In January Mr. R.R. Whittington, trustee, and some of the patrons of Shiloh requested that the teacher assistant be allowed to continue even though the number of students is below the required average which was granted for at least one month. The teacher, Miss Mary Gladney resigned and Mrs. C.B. Morrow was appointed as teacher.
Even though she no longer was teaching at Shiloh, Rosalie continued to
exchange postcards with Miss Abbie.
Dear Rosalie,
Your letter rec’d and it did me so much good to hear from you dear
girls. So glad I am not forgotten. Think Andrew did well with his corn.
Glad you all are getting along so well with your studies. Hurrah for
William. Guess you have heard about my being up here with Bro. who has
been very low with pneumonia but glad to say he is some better the last
few days. He is in the hospital here at Ft. Moultrie. Poor soldiers they
sure have a hard time especially when sick. Have about 75 sick in
Hospital.
Love to all land write again.
Yours
lovingly
Abbie.
Andrew is Rosalie’s brother. The reference to “Bro.” is her brother Edward Holder Stokes who served in World War I. Edward evidently had poor health, likely from exposure to nerve gas during the war. It was reported in September of 1922 that he had returned to their home in Gaiter after an absence of several months of being “in the government hospital at Asheville and then in a similar institution in Arizona.” Edward died in 1926 at the age of 30.

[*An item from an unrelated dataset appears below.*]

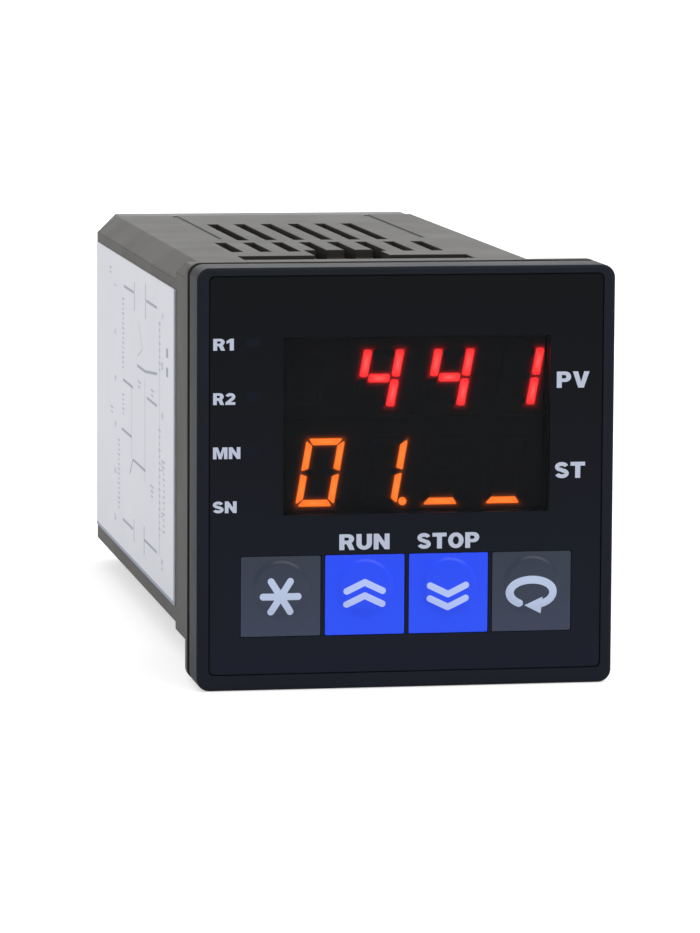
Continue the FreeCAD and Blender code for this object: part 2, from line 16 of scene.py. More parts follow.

For the upcoming 1918-1919 school year the school board agreed that, even though they may not have enough students, Shiloh could have two teachers as long as any “excess of their equitable appropriation of county funds” be paid by the people of the community. In the same report it said, “In regard to the colored school in their district, Moore’s Pond, it was agreed to use a lodge room for the school room for the coming term.” Evidently, they did not get the old Shiloh school house after the new one was built.
On December 27th it was reported that the superintendent visited the Shiloh school in response to a request by a number of the patrons about the condition of the school being unsatisfactory. With there being a new schoolhouse, unsatisfactory likely meant the teacher(s) for “the board agreed to change teachers without prejudice against or criticism of the teachers and to send one teacher with a first-grade certificate to finish the term if a suitable one could be secured.”
Rosalie Anderson completed the eighth grade at Shiloh school at the end of the 1918-1919 term which would be the last of her schooling.